* BEGIN Exercise materials *

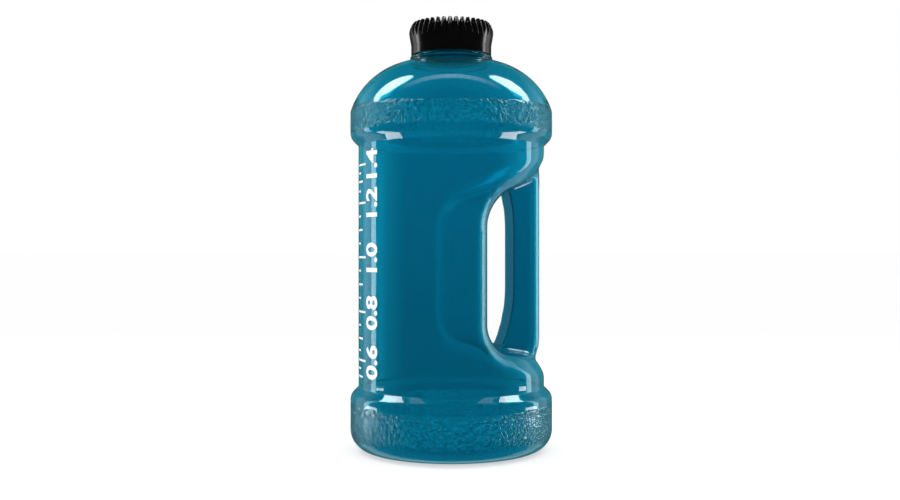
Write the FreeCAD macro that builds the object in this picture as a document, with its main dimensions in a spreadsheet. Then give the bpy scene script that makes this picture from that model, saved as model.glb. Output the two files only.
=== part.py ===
import FreeCAD, Part
import Sketcher
import math
import os

# Large water jug: a blow-moulded bottle whose hollow handle bridges a deep slot in its round body, a fluted
# screw cap with a loose sealing disc, and a printed volume scale. The jug stands on z = 0 with its neck on
# the Z axis and its handle towards +X. Lengths are millimetres and angles are degrees.

DIMENSIONS = [
    ("BandRadius", 63.2, "outer radius of the two grip bands"),
    ("BodyRadius", 58.2, "outer radius of the body between the bands"),
    ("Wall", 1.4, "thickness of the blown wall"),
    ("FootCorner", 13.5, "radius of the corner under the lower band"),
    ("FootWidth", 3.0, "width of the flat standing ring"),
    ("PushAngle", 15.0, "slope where the pushed-up base starts"),
    ("LowerBandTop", 32.0, "height where the lower band ends"),
    ("BodyTop", 189.5, "height where the upper band starts to swell"),
    ("StepRise", 8.2, "height of the curve between body and band"),
    ("ShoulderHeight", 211.5, "height where the dome starts"),
    ("DomeRadius", 45.8, "radius of the dome's arc"),
    ("DomeLean", 18.0, "slope of the dome at its lower edge"),
    ("SlotWall", 8.0, "distance of the slot's back wall from the axis"),
    ("SlotFloor", 66.1, "height of the slot's floor at its back wall"),
    ("SlotCeiling", 154.2, "height of the slot's ceiling at its back wall"),
    ("FloorSlope", 10.0, "outward fall of the floor"),
    ("CeilingSlope", 21.0, "outward rise of the ceiling"),
    ("SlotCorner", 14.0, "radius of the slot's inner corners"),
    ("SlotRim", 12.0, "rounding where the slot meets the round body"),
    ("HandleInside", 40.0, "distance of the handle's inner face from the axis"),
    ("HandleOutside", 55.8, "distance of the handle's outer face from the axis"),
    ("HandleWidth", 22.0, "width of the handle"),
    ("HandleEdge", 6.0, "radius of the handle's long edges"),
    ("HandleRoot", 5.0, "rounding where the handle joins the body"),
    ("HandleFlare", 95.0, "radius of the flare at both ends of the handle"),
    ("HandleFlat", 18.0, "half height of the handle's straight middle"),
    ("HandleMiddle", 120.0, "height of the handle's middle"),
    ("HandleBottom", 48.0, "height of the handle's hidden lower end"),
    ("HandleTop", 183.0, "height of the handle's hidden upper end"),
    ("CollarRadius", 24.9, "radius of the collar under the support ring"),
    ("RingRadius", 25.8, "radius of the support ring"),
    ("RingBottom", 244.7, "height of the ring's underside"),
    ("RingTop", 246.0, "height of the ring's upper side"),
    ("NeckRadius", 20.9, "outer radius of the neck inside the cap"),
    ("BoreRadius", 18.9, "radius of the mouth"),
    ("ThroatRadius", 22.4, "inner radius where the bore opens into the dome"),
    ("LipHeight", 260.75, "height of the sealing lip"),
    ("ThreadLead", 6.0, "rise of the screw thread in one turn"),
    ("ThreadHeight", 7.0, "height climbed by each thread"),
    ("ThreadRoot", 2.4, "width of the thread at its root"),
    ("ThreadCrest", 1.2, "width of the thread at its crest"),
    ("ThreadDepth", 1.3, "height of the thread above its wall"),
    ("ThreadSink", 0.4, "depth of the thread's root inside its wall"),
    ("ThreadStart", 250.0, "height of the middle of the neck's thread at its start"),
    ("ThreadBelow", 2.3, "how far the cap's thread lies below the neck's"),
    ("CapBottom", 247.0, "height of the cap's lower edge"),
    ("CapSkirt", 25.2, "outer radius of the cap's skirt"),
    ("CapSkirtTop", 253.0, "height where the skirt starts to flare"),
    ("CapWidest", 26.5, "largest radius of the cap"),
    ("CapWidestHeight", 260.5, "height of the largest radius"),
    ("CapTop", 267.4, "height of the crown's top"),
    ("CrownOutside", 24.0, "outer radius of the crown's top"),
    ("CrownInside", 22.6, "radius of the hollow in the crown"),
    ("CrownFloor", 264.0, "height of the hollow's floor"),
    ("CapBore", 22.6, "inner radius of the cap's thread wall"),
    ("CapSeat", 21.6, "inner radius around the sealing disc"),
    ("CapSeatBottom", 259.2, "height where the seat starts"),
    ("CapBead", 21.25, "inner radius of the bead that holds the disc"),
    ("BeadGap", 0.3, "space between bead and disc, and half of the bead's height"),
    ("CapCeiling", 262.2, "height of the cap's inner ceiling"),
    ("FluteCount", 38, "number of flutes"),
    ("FluteStart", 256.5, "height where a flute reaches the cap's side"),
    ("FluteSlope", 25.6, "lean of a flute's floor from the vertical"),
    ("FluteHalfAngle", 30.0, "half of the flute's opening angle"),
    ("DiscRadius", 21.4, "radius of the sealing disc"),
    ("DiscBottom", 260.8, "height of the disc's underside"),
    ("DiscThickness", 1.35, "thickness of the sealing disc"),
    ("InkThickness", 0.12, "thickness of the print"),
    ("InkGap", 0.03, "gap between the body and the print"),
    ("ScaleTurn", 176.0, "angle around the axis where every mark starts, from +X"),
    ("FirstMark", 500, "volume of the lowest mark, in millilitres"),
    ("LastMark", 1400, "volume of the highest mark, in millilitres"),
    ("MarkStep", 50, "volume between two marks, in millilitres"),
    ("MarkHeight", 1.2, "height of one mark"),
    ("LongMark", 14.0, "angle covered by a mark of full 200 ml"),
    ("MiddleMark", 9.0, "angle covered by a mark of full 100 ml"),
    ("ShortMark", 5.0, "angle covered by the other marks"),
]
SPARE = 12.0
SLICE = 4.0
TINY = 0.01
LEAST_SLOT = 0.05
LEAST_FLUTE = 1.0
LONG_EVERY = 200
MIDDLE_EVERY = 100
MM3_PER_ML = 1000

doc = FreeCAD.newDocument("WaterJug")
sheet = doc.addObject("Spreadsheet::Sheet", "Dims")
for row, (alias, value, meaning) in enumerate(DIMENSIONS, start=1):
    sheet.set(f"A{row}", meaning)
    sheet.set(f"B{row}", str(value))
    sheet.setAlias(f"B{row}", alias)
doc.recompute()


class Size:
    """A number together with the sheet expression that gives it."""

    def __init__(self, value, text):
        self.value = value
        self.text = text

    def __add__(self, other):
        other = as_size(other)
        return Size(self.value + other.value, f"({self.text} + {other.text})")

    def __sub__(self, other):
        other = as_size(other)
        return Size(self.value - other.value, f"({self.text} - {other.text})")

    def __mul__(self, other):
        other = as_size(other)
        return Size(self.value * other.value, f"({self.text} * {other.text})")

    def __truediv__(self, other):
        other = as_size(other)
        return Size(self.value / other.value, f"({self.text} / {other.text})")


def as_size(item):
    return item if isinstance(item, Size) else Size(float(item), str(item))


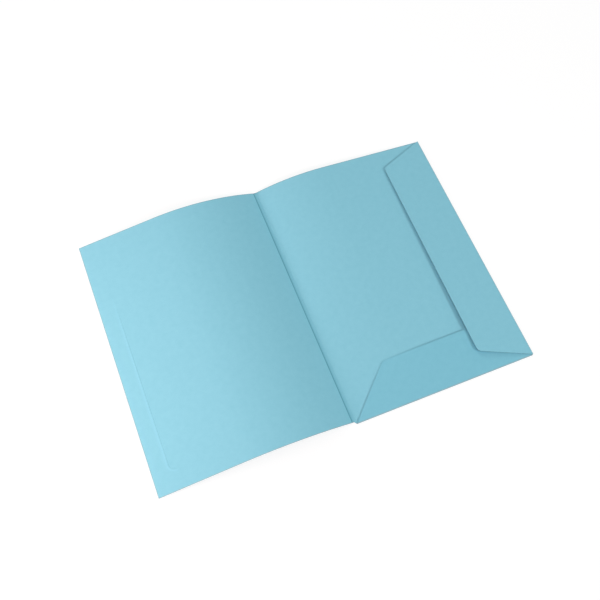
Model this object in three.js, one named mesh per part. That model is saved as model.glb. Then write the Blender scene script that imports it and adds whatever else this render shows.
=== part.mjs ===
// A presentation folder for A4 sheets, lying open on a table with its inside up. It is one die-cut sheet
// of card, creased into a front cover, a spine strip, a back cover and two flaps folded in over the back
// cover. Lengths are in millimetres and +Z is up. The origin is on the table under the middle of the spine's
// width, halfway between foot and head. +X points at the back cover and its flaps, and +Y at the head.
import * as THREE from "three";

// The card
const CARD = 0.4;
const CARD_COLOUR = 0x96cddd;
const CARD_ROUGHNESS = 0.85;

// The covers and the spine, measured along the card
const COVER_WIDTH = 223;
const COVER_HEIGHT = 310;
const SPINE_WIDTH = 4;

// The front cover and the spine are cut this much shorter at the foot, clear of the fold of the bottom flap
const FRONT_FOOT_CUT = 2.5;

// The slot left between two panels of the sheet that meet at a crease or at a bend line
const CREASE_SLOT = 0.3;

// How the open covers arch: each leaves the spine at its start angle, bends evenly, and is straight over its
// flat width, up to the fore edge. The back cover's arch fades out towards the foot, where the bottom flap
// holds the card straight.
const FRONT_START_DEG = 24;
const FRONT_FLAT_WIDTH = 93;
const BACK_START_DEG = 18.7;
const BACK_FLAT_WIDTH = 135;

// The front cover is springy and flattens as it closes, so its bend is made of strips that turn on each other.
const BEND_STRIPS = 4;

// The flaps, measured from their creases
const SIDE_FLAP_WIDTH = 60;
const SIDE_FLAP_BEVEL_DEG = 23;
const SIDE_FLAP_END_INSET = 1.5;
const BOTTOM_FLAP_HEIGHT = 55;
const BOTTOM_FLAP_SPINE_BEVEL_DEG = 45;
const BOTTOM_FLAP_FORE_BEVEL_DEG = 45;
const BOTTOM_FLAP_END_INSET = 1.2;
const FLAP_CORNER_RADIUS = 6;

// The air between two layers of card at a fold, and how far a folded flap springs up from what it lies on
const FOLD_GAP = 0.4;
const FLAP_SPRING_DEG = 0.6;

// Fineness of the curves
const STEPS_PER_STRIP = 8;
const BACK_COLUMNS = 36;
const BACK_ROWS = 6;
const CORNER_SEGMENTS = 6;

const foot = -COVER_HEIGHT / 2;
const frontFoot = foot + FRONT_FOOT_CUT;
const head = COVER_HEIGHT / 2;
const radians = THREE.MathUtils.degToRad;

// The line of an arched cover, seen from its foot: how far out and how high it is at each length of card
// from the spine crease. Its end angle is the one that brings the fore edge down to the spine's own level.
function archOf(startAngle, bendLength, flatWidth) {
  const bendPoint = (endAngle, length) => {
    const turned = startAngle + ((endAngle - startAngle) * length) / bendLength;
    const curvature = (endAngle - startAngle) / bendLength;
    return {
      out: (Math.sin(turned) - Math.sin(startAngle)) / curvature,
      up: (Math.cos(startAngle) - Math.cos(turned)) / curvature,
      angle: turned,
    };
  };
  let low = -startAngle - Math.PI / 4;
  let high = 0;
  for (let halving = 0; halving < 50; halving++) {
    const middle = (low + high) / 2;
    const landing = bendPoint(middle, bendLength).up + flatWidth * Math.sin(middle);
    if (landing > 0) high = middle;
    else low = middle;
  }
  const endAngle = (low + high) / 2;
  return (length) => {
    if (length <= bendLength) return bendPoint(endAngle, length);
    const end = bendPoint(endAngle, bendLength);
    const past = length - bendLength;
    return {
      out: end.out + past * Math.cos(endAngle),
      up: end.up + past * Math.sin(endAngle),
      angle: endAngle,
    };
  };
}

// A closed sheet of card over a grid of places. placeAt gives the middle of the card and its tilt about Y
// at shares of the way across (towards +X) and along (towards +Y).
function cardSheet(columns, rows, placeAt) {
  const positions = [];
  for (const side of [0.5, -0.5]) {
    for (let row = 0; row <= rows; row++) {
      for (let column = 0; column <= columns; column++) {
        const { x, y, z, tilt } = placeAt(column / columns, row / rows);
        const away = side * CARD;
        positions.push(x - away * Math.sin(tilt), y, z + away * Math.cos(tilt));
      }
    }
  }
  const layer = (columns + 1) * (rows + 1);
  const top = (column, row) => row * (columns + 1) + column;
  const index = [];
  const quad = (a, b, c, d) => index.push(a, b, c, a, c, d);
  for (let row = 0; row < rows; row++) {
    for (let column = 0; column < columns; column++) {
      const corners = [
        top(column, row),
        top(column + 1, row),
        top(column + 1, row + 1),
        top(column, row + 1),
      ];
      quad(...corners);
      quad(...corners.map((corner) => corner + layer).reverse());
    }
  }
  const wall = (a, b) => quad(a, a + layer, b + layer, b);
  for (let column = 0; column < columns; column++) {
    wall(top(column, 0), top(column + 1, 0));
    wall(top(column + 1, rows), top(column, rows));
  }
  for (let row = 0; row < rows; row++) {
    wall(top(columns, row), top(columns, row + 1));
    wall(top(0, row + 1), top(0, row));
  }
  const geometry = new THREE.BufferGeometry();
  geometry.setAttribute("position", new THREE.Float32BufferAttribute(positions, 3));
  geometry.setIndex(index);
  geometry.computeVertexNormals();
  return geometry;
}

// A flat panel of card cut to an outline whose corners, listed anticlockwise, are each rounded by a radius
function cutPanel(corners) {
  const outline = new THREE.Shape();
  corners.forEach(({ x, y, radius }, i) => {
    const here = new THREE.Vector2(x, y);
    const toPrevious = new THREE.Vector2().copy(corners.at(i - 1)).sub(here).normalize();
    const toNext = new THREE.Vector2().copy(corners.at(i + 1 - corners.length)).sub(here).normalize();
    if (radius === 0) {
      if (i === 0) outline.moveTo(x, y);
      else outline.lineTo(x, y);
      return;
    }
    const halfAngle = toPrevious.angleTo(toNext) / 2;
    const inwards = toPrevious.clone().add(toNext).normalize();
    const centre = here.clone().addScaledVector(inwards, radius / Math.sin(halfAngle));
    const across = radius / Math.tan(halfAngle);
    const start = here.clone().addScaledVector(toPrevious, across).sub(centre);
    const end = here.clone().addScaledVector(toNext, across).sub(centre);
    outline.absarc(centre.x, centre.y, radius, start.angle(), end.angle(), false);
  });
  outline.closePath();
  return new THREE.ExtrudeGeometry(outline, {
    depth: CARD,
    bevelEnabled: false,
    curveSegments: CORNER_SEGMENTS,
  });
}

const folder = new THREE.Group();

function addPanel(name, geometry, holder = folder) {
  const material = new THREE.MeshStandardMaterial({
    color: CARD_COLOUR,
    roughness: CARD_ROUGHNESS,
    metalness: 0,
  });
  const mesh = new THREE.Mesh(geometry, material);
  mesh.name = name;
  holder.add(mesh);
  return mesh;
}

// Spine strip: the narrow panel between the two spine creases. It lies flat on the table.
addPanel(
  "spine_strip",
  cardSheet(1, 1, (across, along) => ({
    x: (across - 0.5) * (SPINE_WIDTH - CREASE_SLOT),
    y: THREE.MathUtils.lerp(frontFoot, head, along),
    z: CARD / 2,
    tilt: 0,
  })),
);

// Front cover: bend strips numbered from the spine, then the flat panel that ends at the fore edge
const frontBendLength = COVER_WIDTH - FRONT_FLAT_WIDTH;
const frontArch = archOf(radians(FRONT_START_DEG), frontBendLength, FRONT_FLAT_WIDTH);

function frontPanel(fromLength, toLength, steps) {
  return cardSheet(steps, 1, (across, along) => {
    const arch = frontArch(THREE.MathUtils.lerp(toLength, fromLength, across));
    return {
      x: -SPINE_WIDTH / 2 - arch.out,
      y: THREE.MathUtils.lerp(frontFoot, head, along),
      z: CARD / 2 + arch.up,
      tilt: -arch.angle,
    };
  });
}

const stripLength = frontBendLength / BEND_STRIPS;
for (let strip = 0; strip < BEND_STRIPS; strip++) {
  const start = strip * stripLength + CREASE_SLOT / 2;
  const end = (strip + 1) * stripLength - CREASE_SLOT / 2;
  addPanel(`front_cover_bend_${strip + 1}`, frontPanel(start, end, STEPS_PER_STRIP));
}
addPanel("front_cover_panel", frontPanel(frontBendLength + CREASE_SLOT / 2, COVER_WIDTH, 1));

// Back cover: arched along the head, flat along the foot, and ruled straight between them
const backBendLength = COVER_WIDTH - BACK_FLAT_WIDTH;
const backArch = archOf(radians(BACK_START_DEG), backBendLength, BACK_FLAT_WIDTH);
const foreEdge = SPINE_WIDTH / 2 + backArch(COVER_WIDTH).out;

addPanel(
  "back_cover",
  cardSheet(BACK_COLUMNS, BACK_ROWS, (across, along) => {
    const slot = CREASE_SLOT / 2;
    const arch = backArch(THREE.MathUtils.lerp(slot, COVER_WIDTH - slot, across));
    const y = THREE.MathUtils.lerp(foot + slot, head, along);
    const fade = (y - foot) / COVER_HEIGHT;
    return {
      x: SPINE_WIDTH / 2 + arch.out,
      y,
      z: CARD / 2 + arch.up * fade,
      tilt: Math.atan(Math.tan(arch.angle) * fade),
    };
  }),
);

// How high the back cover's arch rises along the head
let archHeight = 0;
for (let column = 0; column <= BACK_COLUMNS; column++) {
  archHeight = Math.max(archHeight, backArch((COVER_WIDTH * column) / BACK_COLUMNS).up);
}

// A flap turns about a crease axis midway between the card it folds over and itself. layers is the number of
// sheets of card between the table and the flap.
function foldAxisHeight(layers) {
  return (CARD + layers * (CARD + FOLD_GAP)) / 2;
}

// Bottom flap: folded in along the foot. It rests on the arch of the back cover, and its corners are cut back
// so that it opens clear of the spine and out from under the side flap.
const bottomFold = new THREE.Group();
bottomFold.position.set(0, foot, foldAxisHeight(1));
bottomFold.rotation.x = Math.atan(archHeight / COVER_HEIGHT) + radians(FLAP_SPRING_DEG);
folder.add(bottomFold);

const flapStart = SPINE_WIDTH / 2 + BOTTOM_FLAP_END_INSET;
const flapEnd = foreEdge - BOTTOM_FLAP_END_INSET;
const spineCutback = BOTTOM_FLAP_HEIGHT / Math.tan(radians(BOTTOM_FLAP_SPINE_BEVEL_DEG));
const foreCutback = BOTTOM_FLAP_HEIGHT / Math.tan(radians(BOTTOM_FLAP_FORE_BEVEL_DEG));
const bottomFlap = addPanel(
  "bottom_flap",
  cutPanel([
    { x: flapStart, y: CREASE_SLOT / 2, radius: 0 },
    { x: flapEnd, y: CREASE_SLOT / 2, radius: 0 },
    { x: flapEnd - foreCutback, y: BOTTOM_FLAP_HEIGHT, radius: FLAP_CORNER_RADIUS },
    { x: flapStart + spineCutback, y: BOTTOM_FLAP_HEIGHT, radius: FLAP_CORNER_RADIUS },
  ]),
  bottomFold,
);
bottomFlap.position.z = foldAxisHeight(1) - CARD;

// Side flap: folded in along the fore edge, over the bottom flap, with both of its ends bevelled
const sideFold = new THREE.Group();
sideFold.position.set(foreEdge, 0, foldAxisHeight(2));
sideFold.rotation.y = -backArch(COVER_WIDTH).angle + radians(FLAP_SPRING_DEG);
folder.add(sideFold);

const bevelRise = SIDE_FLAP_WIDTH * Math.tan(radians(SIDE_FLAP_BEVEL_DEG));
const sideFoot = foot + SIDE_FLAP_END_INSET;
const sideHead = head - SIDE_FLAP_END_INSET;
const sideFlap = addPanel(
  "side_flap",
  cutPanel([
    { x: -CREASE_SLOT / 2, y: sideFoot, radius: 0 },
    { x: -CREASE_SLOT / 2, y: sideHead, radius: 0 },
    { x: -SIDE_FLAP_WIDTH, y: sideHead - bevelRise, radius: FLAP_CORNER_RADIUS },
    { x: -SIDE_FLAP_WIDTH, y: sideFoot + bevelRise, radius: FLAP_CORNER_RADIUS },
  ]),
  sideFold,
);
sideFlap.position.z = foldAxisHeight(2) - CARD;

export default folder;
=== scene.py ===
"""Looks of a presentation folder for A4 sheets: one die-cut sheet of light blue card, lying open."""

import math

import bpy
import numpy as np
from mathutils import Matrix, Vector


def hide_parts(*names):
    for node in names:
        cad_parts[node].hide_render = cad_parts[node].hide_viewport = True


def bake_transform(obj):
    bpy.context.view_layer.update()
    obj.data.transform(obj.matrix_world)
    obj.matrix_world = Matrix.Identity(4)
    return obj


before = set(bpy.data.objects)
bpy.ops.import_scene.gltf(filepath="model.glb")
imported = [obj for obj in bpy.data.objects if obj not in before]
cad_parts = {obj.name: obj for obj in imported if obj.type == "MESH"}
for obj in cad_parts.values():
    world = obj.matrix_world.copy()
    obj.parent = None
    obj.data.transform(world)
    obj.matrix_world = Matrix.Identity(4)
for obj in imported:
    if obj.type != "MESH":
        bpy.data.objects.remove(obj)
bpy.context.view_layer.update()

# Spine and the start of the front cover. The whole folder is one sheet of 0.4 mm card, and the spine is its
# 4 mm wide strip between two creases, which lies flat on the table. The creases are pressed in with a blunt
# steel rule, which leaves a fine groove in the card and lets the front cover rise from the spine at a slope.

CARD = 0.4
HEIGHT = 310
FRONT_FOOT_CUT = 2.5
COVER = 223
SPINE = 4
CREASE_GROOVE = 0.16
CREASE_WIDTH = 1.2
FRONT_SLOPE_AT_SPINE = 24.0
FRONT_SLOPE_AT_FORE_EDGE = -9.802
FRONT_BEND = 130
BEND_STRIPS = 4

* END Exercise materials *

### Written request
Emit verbatim the lines running from the one with "world = obj.matrix_world.copy()" through the last line of the data, both endpoints inclusive.

### Exercise response
    world = obj.matrix_world.copy()
    obj.parent = None
    obj.data.transform(world)
    obj.matrix_world = Matrix.Identity(4)
for obj in imported:
    if obj.type != "MESH":
        bpy.data.objects.remove(obj)
bpy.context.view_layer.update()

# Spine and the start of the front cover. The whole folder is one sheet of 0.4 mm card, and the spine is its
# 4 mm wide strip between two creases, which lies flat on the table. The creases are pressed in with a blunt
# steel rule, which leaves a fine groove in the card and lets the front cover rise from the spine at a slope.

CARD = 0.4
HEIGHT = 310
FRONT_FOOT_CUT = 2.5
COVER = 223
SPINE = 4
CREASE_GROOVE = 0.16
CREASE_WIDTH = 1.2
FRONT_SLOPE_AT_SPINE = 24.0
FRONT_SLOPE_AT_FORE_EDGE = -9.802
FRONT_BEND = 130
BEND_STRIPS = 4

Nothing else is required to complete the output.